Bila malam telah larut. Para punggawa telah menutup pintu-pintu “istana”nya. Berjuta mata telah terpejam dan larut dalam mimpi indah, dan warung-warung di pinggir jalan telah memadamkan lampunya, Tuhan “turun” ke langit dekat. Lalu mengatakan :
هل من تائب فأتوب عليه ؟
هل من مستغفر فأغفر له ؟
هل من سائل فأعطيه ؟
Apakah ada di antara kalian yang ingin kembali kepada-Ku?.
Aku akan menerimanya
Apakah ada yang minta ampunan-Ku?.
Aku akan mengampuninya
Apakah ada yang minta keperluannya kepada-Ku
Aku akan memberinya.
Betapa luasnya kasih sayang-Nya dan betapa pemurahnya Dia. Bahkan Tuhan tak suka jika hamba-Nya tak meminta kepada-Nya. Ada hadits Nabi Saw.
من لم يسأل الله يغضب عليه
“Siapa yang tidak meminta kepada Allah, Dia akan marah kepadanya”.
Tetapi Kiyai Sa’id pada perbincangan yang indah, kemarin, 26.05.18, bertajuk “Kiyai Sa’id dan Tasawuf Falsafi” yang diadakan di Pesantrennya, memberikan “Ijazah” “kesaktian”. Katanya : “kalian boleh minta apa saja kepada Allah. Tetapi luangkan waktu lima menit saja untuk membaca “La Ilaha Illa Allah” sambil mengosongkan pikiran dan jangan meminta apapun kepada-Nya. Lakukan itu selama 40 hari. Niscaya akan kalian rasakan ada keajaiban-keajaiban dan perubahan-perubahan dalam dirimu yang menakjubkan”.
Nah kata-kata terakhir ini menjadi pusat perhatian publik. Kiyai Sa’id seakan-akan ingin mengatakan : “Seorang hamba Allah yang tidak meminta apa-apa dari-Nya adalah hamba yang hebat, telah mencapai tingkat tertinggi”. Mengapa?. Kiyai Sa’id tidak menjelaskannya.
Aku hanya mengira-ngira saja sesuai “khawatir” yang melintas. Ya Tuhan sebenarnya tidak perlu diminta, karena Dia sudah pasti mengetahui apa yang menjadi kebutuhan makhluk-Nya. Bukankah Dialah yang menciptakan diri hamba itu, dan tak ada yang lain?.
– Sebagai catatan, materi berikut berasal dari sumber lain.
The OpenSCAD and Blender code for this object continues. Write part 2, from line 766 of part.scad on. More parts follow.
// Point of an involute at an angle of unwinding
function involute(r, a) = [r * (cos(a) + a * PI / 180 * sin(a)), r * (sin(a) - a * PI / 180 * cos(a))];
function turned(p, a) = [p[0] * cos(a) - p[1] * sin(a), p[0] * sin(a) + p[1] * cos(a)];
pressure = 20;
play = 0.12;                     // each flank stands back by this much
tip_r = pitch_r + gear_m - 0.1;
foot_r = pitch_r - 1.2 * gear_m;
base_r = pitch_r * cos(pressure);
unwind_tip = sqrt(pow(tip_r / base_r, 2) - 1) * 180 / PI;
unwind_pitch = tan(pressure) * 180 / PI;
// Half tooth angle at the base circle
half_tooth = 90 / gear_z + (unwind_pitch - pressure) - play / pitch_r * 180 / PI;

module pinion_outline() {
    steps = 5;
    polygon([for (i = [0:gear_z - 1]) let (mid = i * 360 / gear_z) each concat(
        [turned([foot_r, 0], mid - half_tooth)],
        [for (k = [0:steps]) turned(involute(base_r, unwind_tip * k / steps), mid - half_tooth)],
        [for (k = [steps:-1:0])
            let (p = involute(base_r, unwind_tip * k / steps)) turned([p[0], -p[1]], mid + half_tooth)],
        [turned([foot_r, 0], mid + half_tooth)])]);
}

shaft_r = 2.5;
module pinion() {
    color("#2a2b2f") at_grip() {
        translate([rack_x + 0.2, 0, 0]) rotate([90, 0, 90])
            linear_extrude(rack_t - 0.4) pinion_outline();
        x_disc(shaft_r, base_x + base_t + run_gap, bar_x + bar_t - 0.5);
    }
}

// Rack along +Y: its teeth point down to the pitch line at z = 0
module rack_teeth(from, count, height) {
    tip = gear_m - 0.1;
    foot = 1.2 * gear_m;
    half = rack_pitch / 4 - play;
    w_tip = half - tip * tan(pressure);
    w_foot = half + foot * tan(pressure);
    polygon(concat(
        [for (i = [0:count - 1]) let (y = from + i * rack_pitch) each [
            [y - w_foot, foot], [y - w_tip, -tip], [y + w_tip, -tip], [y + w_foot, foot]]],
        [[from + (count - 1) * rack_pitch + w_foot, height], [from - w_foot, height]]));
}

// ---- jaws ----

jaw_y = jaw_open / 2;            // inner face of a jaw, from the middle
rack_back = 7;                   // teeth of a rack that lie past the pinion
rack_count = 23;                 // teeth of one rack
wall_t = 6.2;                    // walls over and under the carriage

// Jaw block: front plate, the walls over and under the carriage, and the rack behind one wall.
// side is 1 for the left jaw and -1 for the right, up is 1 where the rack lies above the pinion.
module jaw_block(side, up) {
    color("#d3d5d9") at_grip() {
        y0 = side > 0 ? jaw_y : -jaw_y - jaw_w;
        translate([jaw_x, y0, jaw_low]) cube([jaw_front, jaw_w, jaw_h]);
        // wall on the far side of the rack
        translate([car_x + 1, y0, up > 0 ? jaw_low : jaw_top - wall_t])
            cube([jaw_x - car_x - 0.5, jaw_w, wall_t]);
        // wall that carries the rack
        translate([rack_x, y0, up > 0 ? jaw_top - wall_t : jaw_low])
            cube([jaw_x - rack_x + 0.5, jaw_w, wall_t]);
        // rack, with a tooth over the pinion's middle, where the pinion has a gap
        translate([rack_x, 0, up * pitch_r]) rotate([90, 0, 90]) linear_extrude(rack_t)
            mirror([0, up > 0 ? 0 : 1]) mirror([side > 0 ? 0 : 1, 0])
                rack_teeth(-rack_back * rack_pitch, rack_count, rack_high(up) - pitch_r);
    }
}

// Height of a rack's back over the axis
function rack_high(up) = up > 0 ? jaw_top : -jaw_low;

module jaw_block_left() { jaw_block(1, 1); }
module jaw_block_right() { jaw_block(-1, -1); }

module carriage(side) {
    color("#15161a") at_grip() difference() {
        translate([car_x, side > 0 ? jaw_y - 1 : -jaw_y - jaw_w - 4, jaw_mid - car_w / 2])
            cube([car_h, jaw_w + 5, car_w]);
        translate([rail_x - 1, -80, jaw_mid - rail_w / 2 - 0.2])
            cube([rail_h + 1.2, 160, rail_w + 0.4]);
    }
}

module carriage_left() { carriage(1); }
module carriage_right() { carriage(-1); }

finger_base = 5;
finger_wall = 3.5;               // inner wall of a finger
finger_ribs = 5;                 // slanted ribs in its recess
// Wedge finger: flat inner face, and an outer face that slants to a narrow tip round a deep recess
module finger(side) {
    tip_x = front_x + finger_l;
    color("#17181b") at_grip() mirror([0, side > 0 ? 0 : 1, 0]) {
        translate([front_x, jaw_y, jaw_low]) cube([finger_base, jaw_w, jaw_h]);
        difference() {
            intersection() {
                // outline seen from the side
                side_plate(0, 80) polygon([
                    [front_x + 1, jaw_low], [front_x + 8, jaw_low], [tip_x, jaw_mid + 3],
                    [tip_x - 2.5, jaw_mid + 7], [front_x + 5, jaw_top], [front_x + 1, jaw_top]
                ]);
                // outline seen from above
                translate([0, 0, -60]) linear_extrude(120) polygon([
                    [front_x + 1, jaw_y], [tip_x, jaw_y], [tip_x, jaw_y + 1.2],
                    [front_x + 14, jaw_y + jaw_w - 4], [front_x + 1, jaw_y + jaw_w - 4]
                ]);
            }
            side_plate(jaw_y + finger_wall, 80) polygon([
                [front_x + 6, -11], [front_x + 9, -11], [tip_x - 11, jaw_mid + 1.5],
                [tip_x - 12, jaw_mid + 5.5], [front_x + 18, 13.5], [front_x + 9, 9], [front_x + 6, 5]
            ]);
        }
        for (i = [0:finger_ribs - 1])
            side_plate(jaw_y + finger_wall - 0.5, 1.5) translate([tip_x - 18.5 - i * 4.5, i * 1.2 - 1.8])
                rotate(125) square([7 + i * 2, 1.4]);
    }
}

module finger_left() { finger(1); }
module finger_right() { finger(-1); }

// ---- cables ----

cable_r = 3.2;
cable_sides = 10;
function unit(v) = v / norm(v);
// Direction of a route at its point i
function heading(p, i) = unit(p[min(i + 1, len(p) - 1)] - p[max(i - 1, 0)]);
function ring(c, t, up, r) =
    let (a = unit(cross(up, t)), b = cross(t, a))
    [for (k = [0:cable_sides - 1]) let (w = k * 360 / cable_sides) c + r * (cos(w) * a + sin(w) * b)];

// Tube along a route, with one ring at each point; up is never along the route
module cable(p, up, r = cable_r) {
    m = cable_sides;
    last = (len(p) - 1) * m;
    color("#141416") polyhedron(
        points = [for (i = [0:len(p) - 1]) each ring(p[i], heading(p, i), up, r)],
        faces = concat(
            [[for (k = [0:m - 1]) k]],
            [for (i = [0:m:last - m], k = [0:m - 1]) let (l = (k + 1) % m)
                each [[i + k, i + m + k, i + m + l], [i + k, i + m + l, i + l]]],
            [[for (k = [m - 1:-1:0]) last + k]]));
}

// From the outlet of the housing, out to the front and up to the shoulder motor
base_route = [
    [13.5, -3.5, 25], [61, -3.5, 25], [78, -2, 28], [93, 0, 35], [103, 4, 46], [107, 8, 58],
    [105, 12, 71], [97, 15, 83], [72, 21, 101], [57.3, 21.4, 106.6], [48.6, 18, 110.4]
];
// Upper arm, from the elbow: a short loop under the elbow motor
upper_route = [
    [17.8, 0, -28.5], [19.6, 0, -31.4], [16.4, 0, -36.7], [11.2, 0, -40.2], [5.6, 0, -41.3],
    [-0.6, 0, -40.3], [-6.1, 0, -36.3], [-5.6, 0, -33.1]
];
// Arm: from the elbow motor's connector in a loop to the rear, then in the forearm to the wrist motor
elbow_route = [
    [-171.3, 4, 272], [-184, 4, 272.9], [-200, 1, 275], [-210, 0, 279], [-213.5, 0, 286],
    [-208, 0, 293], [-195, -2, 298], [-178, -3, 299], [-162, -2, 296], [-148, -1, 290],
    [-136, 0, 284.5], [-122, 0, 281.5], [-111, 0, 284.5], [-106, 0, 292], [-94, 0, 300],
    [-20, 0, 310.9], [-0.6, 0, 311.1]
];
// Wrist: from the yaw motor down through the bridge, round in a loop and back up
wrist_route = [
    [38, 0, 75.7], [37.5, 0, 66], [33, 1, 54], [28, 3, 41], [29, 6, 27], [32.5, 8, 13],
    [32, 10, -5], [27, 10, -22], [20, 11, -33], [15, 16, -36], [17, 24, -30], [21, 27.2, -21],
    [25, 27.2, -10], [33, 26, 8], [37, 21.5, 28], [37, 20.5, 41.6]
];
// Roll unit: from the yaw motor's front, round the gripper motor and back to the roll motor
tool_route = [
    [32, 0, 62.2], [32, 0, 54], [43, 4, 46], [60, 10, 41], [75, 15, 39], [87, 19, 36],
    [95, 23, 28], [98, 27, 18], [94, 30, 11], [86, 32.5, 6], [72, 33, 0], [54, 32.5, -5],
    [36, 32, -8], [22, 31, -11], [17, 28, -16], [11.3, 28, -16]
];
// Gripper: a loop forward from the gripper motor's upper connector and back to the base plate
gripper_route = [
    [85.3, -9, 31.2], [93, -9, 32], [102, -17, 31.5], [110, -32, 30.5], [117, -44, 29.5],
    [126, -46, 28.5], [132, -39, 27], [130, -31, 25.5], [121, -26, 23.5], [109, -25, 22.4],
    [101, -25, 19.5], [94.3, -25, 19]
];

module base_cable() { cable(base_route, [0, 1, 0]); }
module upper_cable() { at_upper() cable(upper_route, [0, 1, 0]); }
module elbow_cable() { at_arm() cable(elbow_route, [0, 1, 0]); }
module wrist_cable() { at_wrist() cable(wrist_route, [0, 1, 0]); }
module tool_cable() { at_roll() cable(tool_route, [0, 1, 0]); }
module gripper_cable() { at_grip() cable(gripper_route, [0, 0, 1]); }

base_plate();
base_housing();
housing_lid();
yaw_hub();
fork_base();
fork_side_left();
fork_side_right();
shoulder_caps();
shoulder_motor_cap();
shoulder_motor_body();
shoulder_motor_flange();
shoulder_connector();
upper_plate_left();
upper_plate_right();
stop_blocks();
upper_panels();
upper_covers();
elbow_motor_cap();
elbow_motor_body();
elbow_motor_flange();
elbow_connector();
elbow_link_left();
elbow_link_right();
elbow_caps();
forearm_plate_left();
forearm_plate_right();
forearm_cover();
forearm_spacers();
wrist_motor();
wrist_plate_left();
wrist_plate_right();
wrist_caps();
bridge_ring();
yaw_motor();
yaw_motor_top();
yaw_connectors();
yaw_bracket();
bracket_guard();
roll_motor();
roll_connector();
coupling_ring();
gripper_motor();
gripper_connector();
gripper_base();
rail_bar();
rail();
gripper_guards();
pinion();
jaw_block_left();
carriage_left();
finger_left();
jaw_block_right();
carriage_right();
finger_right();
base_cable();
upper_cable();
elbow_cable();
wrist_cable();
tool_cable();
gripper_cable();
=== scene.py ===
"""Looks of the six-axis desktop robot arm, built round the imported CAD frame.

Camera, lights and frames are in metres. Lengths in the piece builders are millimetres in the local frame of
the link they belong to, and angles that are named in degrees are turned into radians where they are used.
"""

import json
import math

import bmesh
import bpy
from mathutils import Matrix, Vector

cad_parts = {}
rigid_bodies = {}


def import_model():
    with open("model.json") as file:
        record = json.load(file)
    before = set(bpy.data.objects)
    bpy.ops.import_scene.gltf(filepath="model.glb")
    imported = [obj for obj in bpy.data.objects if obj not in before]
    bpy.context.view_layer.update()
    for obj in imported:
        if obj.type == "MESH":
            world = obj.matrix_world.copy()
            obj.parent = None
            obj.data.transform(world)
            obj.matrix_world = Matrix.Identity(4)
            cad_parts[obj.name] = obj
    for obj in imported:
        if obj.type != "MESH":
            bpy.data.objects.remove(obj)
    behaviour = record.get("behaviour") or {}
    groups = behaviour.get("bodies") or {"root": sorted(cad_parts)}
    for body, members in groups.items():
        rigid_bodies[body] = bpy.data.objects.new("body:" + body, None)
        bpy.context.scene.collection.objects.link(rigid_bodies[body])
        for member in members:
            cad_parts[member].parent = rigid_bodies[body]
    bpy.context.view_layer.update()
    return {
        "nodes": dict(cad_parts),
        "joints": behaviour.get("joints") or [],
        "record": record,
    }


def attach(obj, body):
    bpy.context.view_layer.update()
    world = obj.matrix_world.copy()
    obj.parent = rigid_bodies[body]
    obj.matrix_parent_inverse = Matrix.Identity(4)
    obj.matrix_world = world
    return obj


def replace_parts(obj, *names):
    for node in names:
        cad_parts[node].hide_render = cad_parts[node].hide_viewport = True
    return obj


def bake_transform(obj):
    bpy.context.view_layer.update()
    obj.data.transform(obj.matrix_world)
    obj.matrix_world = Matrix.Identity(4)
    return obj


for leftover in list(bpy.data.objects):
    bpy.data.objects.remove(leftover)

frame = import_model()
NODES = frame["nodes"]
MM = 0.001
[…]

Ini mengingatkan kita paling tidak pada dua sufi besar. Pertama adalah Rabi’ah al-Adawiyah (w. 801 M), sufi master perempuan dari Baghdad. Ia dikenal sebagai penggagas tasawuf Cinta (mahabbah). Dia tidak ingin minta apa-apa dari Allah. Mau diapakan saja oleh Allah dia siap dan rela. Disuruh masuk neraka pun dia rela. Hanya satu yang dia minta: “Dzat Allah”, Diri-Nya.
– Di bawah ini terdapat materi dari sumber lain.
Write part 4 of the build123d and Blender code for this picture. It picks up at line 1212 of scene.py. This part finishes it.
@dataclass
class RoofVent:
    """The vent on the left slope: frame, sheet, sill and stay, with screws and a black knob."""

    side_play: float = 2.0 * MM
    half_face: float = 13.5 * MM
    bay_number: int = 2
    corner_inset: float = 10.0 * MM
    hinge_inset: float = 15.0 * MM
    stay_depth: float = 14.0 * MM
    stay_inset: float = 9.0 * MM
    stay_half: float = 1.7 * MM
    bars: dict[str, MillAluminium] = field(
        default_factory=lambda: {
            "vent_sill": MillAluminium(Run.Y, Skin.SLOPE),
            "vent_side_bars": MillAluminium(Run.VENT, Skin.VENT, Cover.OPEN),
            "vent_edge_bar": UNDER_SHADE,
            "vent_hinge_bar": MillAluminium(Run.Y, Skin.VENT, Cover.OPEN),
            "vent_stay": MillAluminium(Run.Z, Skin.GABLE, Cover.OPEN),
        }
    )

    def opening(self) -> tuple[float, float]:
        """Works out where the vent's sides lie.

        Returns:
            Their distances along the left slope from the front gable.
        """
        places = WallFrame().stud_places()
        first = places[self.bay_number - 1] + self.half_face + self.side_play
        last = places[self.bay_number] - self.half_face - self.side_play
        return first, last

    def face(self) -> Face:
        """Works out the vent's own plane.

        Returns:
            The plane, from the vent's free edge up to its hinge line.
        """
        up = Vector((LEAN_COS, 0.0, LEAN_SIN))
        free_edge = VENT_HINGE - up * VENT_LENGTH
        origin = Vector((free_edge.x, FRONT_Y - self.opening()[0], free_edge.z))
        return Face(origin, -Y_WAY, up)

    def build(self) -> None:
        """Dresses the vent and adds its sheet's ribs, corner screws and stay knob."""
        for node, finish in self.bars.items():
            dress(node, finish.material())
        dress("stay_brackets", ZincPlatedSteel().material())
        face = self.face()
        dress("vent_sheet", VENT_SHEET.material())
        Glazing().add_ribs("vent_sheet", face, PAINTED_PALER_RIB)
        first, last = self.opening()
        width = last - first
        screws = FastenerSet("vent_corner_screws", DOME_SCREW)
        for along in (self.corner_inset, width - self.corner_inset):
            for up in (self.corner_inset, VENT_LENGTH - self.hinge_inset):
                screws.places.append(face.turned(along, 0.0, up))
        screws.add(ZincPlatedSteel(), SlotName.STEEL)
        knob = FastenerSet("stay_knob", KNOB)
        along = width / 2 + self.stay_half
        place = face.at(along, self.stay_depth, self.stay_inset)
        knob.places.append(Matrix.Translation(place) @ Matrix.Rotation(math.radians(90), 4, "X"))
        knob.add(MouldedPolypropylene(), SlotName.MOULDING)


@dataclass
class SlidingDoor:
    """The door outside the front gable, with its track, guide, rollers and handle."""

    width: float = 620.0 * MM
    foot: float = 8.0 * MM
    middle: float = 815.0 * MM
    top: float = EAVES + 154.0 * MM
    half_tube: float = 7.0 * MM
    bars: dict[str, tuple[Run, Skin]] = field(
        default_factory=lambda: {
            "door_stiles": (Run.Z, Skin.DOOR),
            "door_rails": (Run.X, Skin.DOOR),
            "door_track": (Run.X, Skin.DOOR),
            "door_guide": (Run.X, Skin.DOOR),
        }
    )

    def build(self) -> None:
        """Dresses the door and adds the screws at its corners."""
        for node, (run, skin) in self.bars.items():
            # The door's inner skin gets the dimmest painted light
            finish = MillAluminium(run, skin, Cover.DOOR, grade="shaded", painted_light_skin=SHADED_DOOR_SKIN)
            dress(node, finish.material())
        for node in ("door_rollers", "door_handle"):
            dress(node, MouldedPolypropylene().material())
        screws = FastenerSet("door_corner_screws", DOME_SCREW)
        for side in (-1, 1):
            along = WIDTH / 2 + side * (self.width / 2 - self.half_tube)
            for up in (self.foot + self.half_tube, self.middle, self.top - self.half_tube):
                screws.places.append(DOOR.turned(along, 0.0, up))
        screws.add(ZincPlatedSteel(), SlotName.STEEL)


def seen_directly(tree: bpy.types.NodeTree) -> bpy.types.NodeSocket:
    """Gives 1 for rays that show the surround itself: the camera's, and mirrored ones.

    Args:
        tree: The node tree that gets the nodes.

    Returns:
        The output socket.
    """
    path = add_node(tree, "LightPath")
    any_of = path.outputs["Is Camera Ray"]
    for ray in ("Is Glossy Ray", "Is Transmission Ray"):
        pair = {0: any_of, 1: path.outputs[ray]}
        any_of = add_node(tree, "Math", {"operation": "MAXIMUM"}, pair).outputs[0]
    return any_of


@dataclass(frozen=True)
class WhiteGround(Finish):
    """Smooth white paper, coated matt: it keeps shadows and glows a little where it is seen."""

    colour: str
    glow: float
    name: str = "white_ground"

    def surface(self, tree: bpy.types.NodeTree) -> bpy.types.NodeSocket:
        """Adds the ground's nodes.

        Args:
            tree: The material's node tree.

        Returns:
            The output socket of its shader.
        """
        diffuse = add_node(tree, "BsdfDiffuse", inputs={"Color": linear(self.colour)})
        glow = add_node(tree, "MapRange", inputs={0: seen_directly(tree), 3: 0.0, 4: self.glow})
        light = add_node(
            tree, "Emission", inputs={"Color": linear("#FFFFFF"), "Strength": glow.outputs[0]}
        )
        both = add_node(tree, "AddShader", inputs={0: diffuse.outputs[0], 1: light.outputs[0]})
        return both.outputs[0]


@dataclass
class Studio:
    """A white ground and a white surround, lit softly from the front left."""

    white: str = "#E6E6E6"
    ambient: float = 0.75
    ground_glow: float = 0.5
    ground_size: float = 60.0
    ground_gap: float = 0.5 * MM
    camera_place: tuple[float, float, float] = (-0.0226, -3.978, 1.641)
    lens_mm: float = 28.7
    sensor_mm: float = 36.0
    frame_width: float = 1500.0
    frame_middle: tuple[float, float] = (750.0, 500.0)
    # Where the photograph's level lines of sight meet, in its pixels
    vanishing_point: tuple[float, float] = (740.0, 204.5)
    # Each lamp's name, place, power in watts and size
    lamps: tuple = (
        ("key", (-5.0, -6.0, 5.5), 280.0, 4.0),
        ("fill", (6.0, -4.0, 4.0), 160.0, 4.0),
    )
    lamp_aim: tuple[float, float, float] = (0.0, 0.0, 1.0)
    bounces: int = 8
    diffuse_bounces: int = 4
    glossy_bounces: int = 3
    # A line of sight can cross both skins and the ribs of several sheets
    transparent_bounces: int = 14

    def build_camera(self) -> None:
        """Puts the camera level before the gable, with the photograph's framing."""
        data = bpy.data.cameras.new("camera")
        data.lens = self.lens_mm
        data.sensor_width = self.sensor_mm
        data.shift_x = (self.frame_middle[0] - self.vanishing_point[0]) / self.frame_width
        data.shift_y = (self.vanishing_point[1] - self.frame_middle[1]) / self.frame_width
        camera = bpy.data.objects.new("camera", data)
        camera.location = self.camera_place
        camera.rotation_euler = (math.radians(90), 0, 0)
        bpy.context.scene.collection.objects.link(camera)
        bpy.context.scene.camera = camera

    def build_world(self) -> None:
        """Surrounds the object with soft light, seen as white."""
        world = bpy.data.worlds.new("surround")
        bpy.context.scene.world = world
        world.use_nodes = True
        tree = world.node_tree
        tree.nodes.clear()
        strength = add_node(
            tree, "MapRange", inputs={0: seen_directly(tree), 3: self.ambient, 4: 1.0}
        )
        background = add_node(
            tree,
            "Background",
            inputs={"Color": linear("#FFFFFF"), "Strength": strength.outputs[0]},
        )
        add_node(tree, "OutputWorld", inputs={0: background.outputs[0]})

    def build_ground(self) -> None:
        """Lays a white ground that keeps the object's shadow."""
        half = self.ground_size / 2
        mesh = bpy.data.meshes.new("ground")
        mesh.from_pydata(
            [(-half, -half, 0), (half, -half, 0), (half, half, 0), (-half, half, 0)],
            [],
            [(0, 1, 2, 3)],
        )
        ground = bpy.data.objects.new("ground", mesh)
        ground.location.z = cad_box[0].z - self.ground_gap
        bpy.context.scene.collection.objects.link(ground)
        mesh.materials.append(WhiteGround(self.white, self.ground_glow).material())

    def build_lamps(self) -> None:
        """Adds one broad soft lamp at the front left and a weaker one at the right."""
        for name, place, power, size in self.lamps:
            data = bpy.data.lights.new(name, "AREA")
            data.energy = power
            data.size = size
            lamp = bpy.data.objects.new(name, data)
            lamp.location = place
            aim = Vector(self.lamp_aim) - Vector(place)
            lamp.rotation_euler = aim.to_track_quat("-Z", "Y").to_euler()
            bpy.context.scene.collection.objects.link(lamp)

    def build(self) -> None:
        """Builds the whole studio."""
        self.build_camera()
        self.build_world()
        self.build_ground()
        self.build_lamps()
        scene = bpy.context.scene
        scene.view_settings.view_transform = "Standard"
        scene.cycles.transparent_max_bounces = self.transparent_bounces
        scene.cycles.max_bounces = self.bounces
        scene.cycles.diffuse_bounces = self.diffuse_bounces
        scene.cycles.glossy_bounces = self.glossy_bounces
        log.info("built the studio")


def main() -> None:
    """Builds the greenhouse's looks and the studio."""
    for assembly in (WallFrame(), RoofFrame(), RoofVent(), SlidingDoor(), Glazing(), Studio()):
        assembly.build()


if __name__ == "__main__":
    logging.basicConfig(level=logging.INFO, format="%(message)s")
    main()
Memandang Kekasih menghilangkan segala lara.
Melebur ke dalam Diri Kekasih adalah puncak bahagia
Saat semua jemaah haji ingin mengunjungi kakbah, rumah Allah (Baitullah), Rabi’ah ingin mengunjungi pemiliknya (Rabbul Kakbah).
Yang kedua, Abu Yazid al-Bisthami (w. 875 M), sufi Master dari Persia. Ia dikenal sebagai pembawa ide “Fana”, peleburan diri. Kata-katanya yang terkenal sekaligus kontroversial : Oh, Maha Suci aku. Maha suci aku
Betapa Maha Agungnya aku”. Itu diucapkan ya saat ekstasi: syathahat, kehilangan diri. Aku hilang bentuk.
Ketika ditanya :
ماذا تريد
apa yang kau inginkan dari Allah?. Dia menjawab :
اريد ان لا أريد الا ما يريد
“Aku ingin untuk tidak punya keinginan kecuali apa yang Dia inginkan”.